Parmi les activités en marge du festival, il a été organisé un atelier sur le thème : Comment distribuer un film ? Concrètement de quoi a-t-il été question pour l'organisation ?

C'est une expérience que nous avons souhaité avoir avec des professionnels et surtout ceux qui ont réussi à faire distribuer leurs films. L'idée a été de suivre l'expérience d'une experte, Katrin Lemme, productrice et enseignante qui vient d'Allemagne et travaille dans le secteur de la distribution.
L'idée de cet atelier vient du fait qu'en général dans le cinéma africain, nous faisons des films et puis, il devient difficile de les distribuer. Cette situation ne concerne pas uniquement les professionnels. Actuellement au Cameroun, il existe des instituts de Beaux Arts et autres écoles, universités de cinéma malheureusement qui ne se préoccupent pas de la distribution même dans les enseignements. L'accent est davantage mis sur le processus de fabrication que la suite à donner à une œuvre, notamment sa distribution. En réalité, on ne pense pas véritablement donner une vie à un film après sa sortie. Le cinéma est une industrie. Il faut être capable de vendre un film pour prétendre à un retour sur un investissement. En plus, cet atelier intervient au moment où nous n'avons plus de salles de cinéma au Cameroun. Cela dit, il faut multiplier les stratégies pour vendre un film ou trouver des palliatifs pour pouvoir le distribuer.

En quatre ans, peut-on dire que l'étoffe de vos partenaires s'est élargie ?

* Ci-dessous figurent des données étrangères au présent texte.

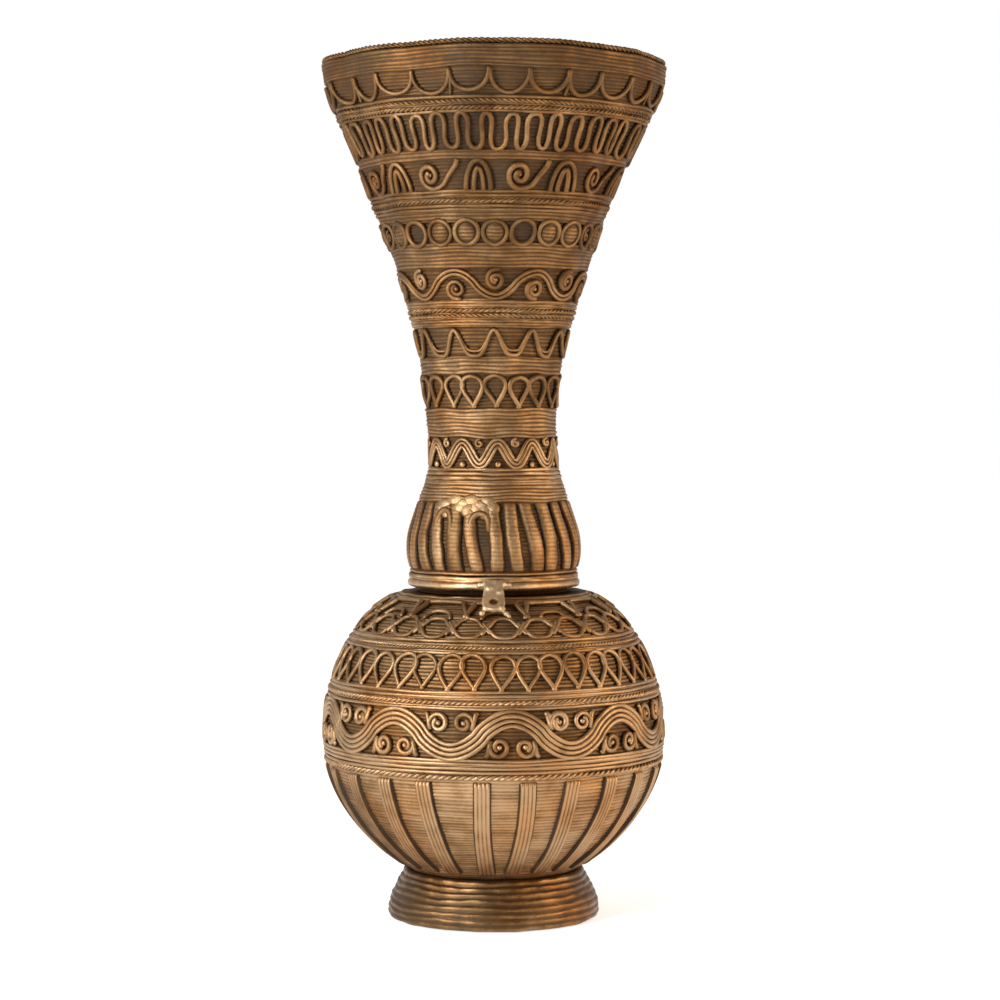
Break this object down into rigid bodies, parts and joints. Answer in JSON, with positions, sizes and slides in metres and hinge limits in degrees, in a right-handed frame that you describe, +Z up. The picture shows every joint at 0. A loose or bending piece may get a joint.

Nous essayons de nouer des partenariats avec des festivals. Sur le plan local, nous avons une plate-forme d'échanges avec les festivals tels la Nuit du court métrage, le Festival Yaoundé-Tout Court, Ecrans noirs, le Festival international de films mixtes de Ngaoundéré. Parallèlement, nous avons intégré le réseau des vingt festivals de films de femmes dans le monde grâce au soutien du festival de films de femmes de Dormund en Allemagne et le festival de Cordoba en Espagne. En fait, ce sont ces ensembles de formes de coopération qui nous facilitent aussi le succès du festival.